Professional societies such as the IAU have an important part to play. “What matters is the field — if you don’t have agreement across the field, it is kind of useless having an agreement in one university, or even one country,” says Chapman.

Calvert-Lee suggests that institutions should ask former employers to disclose the number of misconduct findings against a potential employee, or whether there were any outstanding investigations when the person left. In her experience, most UK universities supply “a very short two-liner, which says that a person worked here in this capacity from this date to that date, full stop” and would not voluntarily disclose extra information for fear of litigation.

Because academia is an extremely mobile community, Batterman suggests that academics should have a worldwide professional certification process. “Doctors and lawyers get professionally certified, and there’s an ethical review. If they violate their community norms, they can lose their licence. It should be the same in academia, whether it’s sexual harassment, sexual assault or bullying,” she says. But national efforts would be a valuable start, she adds, with various disciplines collectively deciding what actions would result in permanent expulsion from the academic community.

Dean advocates that organizations should take a hard line on sexual harassment and reclassify it as serious misconduct and thus a fireable first-time offence. He also urges institutions to report their anonymized statistics. They could regularly publish the number of findings on sexual misconduct and the number of exits under that policy, without naming survivors or their harassers, he says.

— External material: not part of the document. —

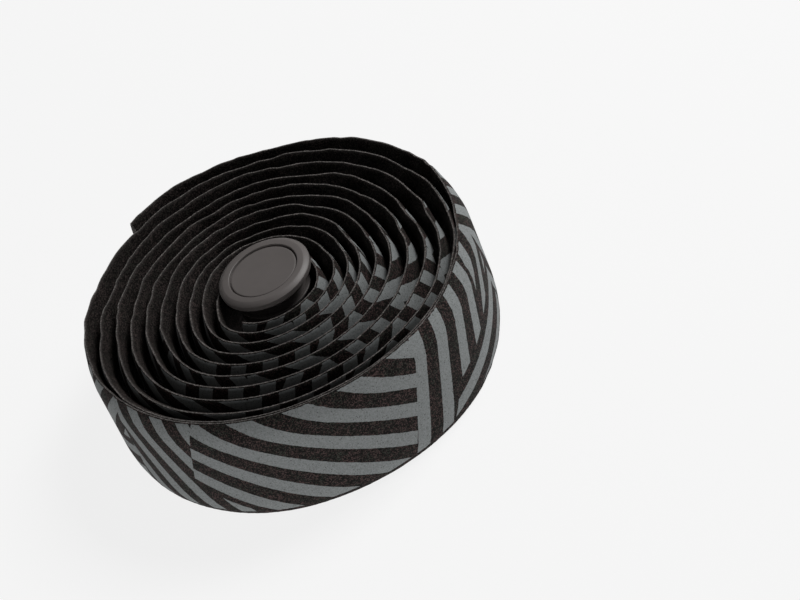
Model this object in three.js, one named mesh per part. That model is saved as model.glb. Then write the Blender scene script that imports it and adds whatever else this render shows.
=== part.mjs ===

It’s a level of semi-transparency that could help communities to move forwards from harassment findings without causing the field or the individuals involved more harm. “Over time, people will see that the rumour mill starts, then there is a finding and then someone is no longer there,” Dean says. It also wouldn’t violate the competing employment and privacy laws.

“It is a workaround,” he admits. But importantly, it would allow people to see the consequences of such behaviour.